As I’ve also mentioned frequently on this site, it’s not just up to the ‘scientists’; however, science does play an important part.

(and this is made clear by the Prime Minister’s Office interference on this particular issue of muzzling scientists)

Unfortunately, though, just as the East Coast Cod collapse, and issues such as massive dam construction, and so on — it doesn’t really matter what the “scientists” say or what their ‘science’ says; it’s the economists and politicians opinions that win. And thus a “scientific inquiry” — which is essentially what the Cohen Commission has become — won’t answer many questions…

One scientist says that, another says this… and so goes the merry-go-round.

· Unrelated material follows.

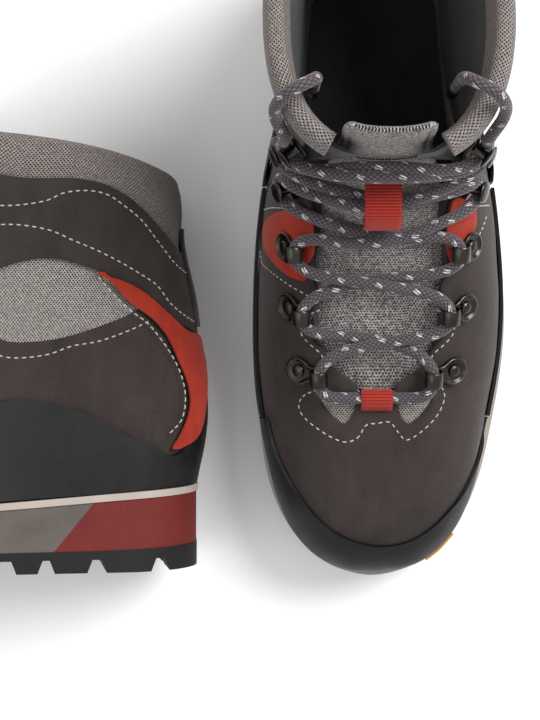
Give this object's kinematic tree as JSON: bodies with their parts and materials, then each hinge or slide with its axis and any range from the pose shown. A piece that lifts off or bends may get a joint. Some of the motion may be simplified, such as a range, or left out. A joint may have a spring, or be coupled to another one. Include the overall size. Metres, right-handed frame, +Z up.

Or the famous beast known as Hydra arrives, and that’s the thing with “science” and natural systems — just when you think you have the answer, you realize you have two more questions that need be answered. Chop of another head, two more pop up.

These are issues of political will and political decision-making — whether it be in the Prime Minister’s office or the DFO office… and yet the Cohen Commission is not to find fault with any people or branches of government. And thus, what sort of “answers” to folks expect?

And, like it or not, media plays a role in near everything. The bigger change in recent years that many of the 40% of older work force in institutions like the Departments of Fisheries and Oceans (and older range of MPs and long time bureaucrats) may not have have  full grasp upon — the power of social media.

Marketing is everything and everything is marketing — plain and simple.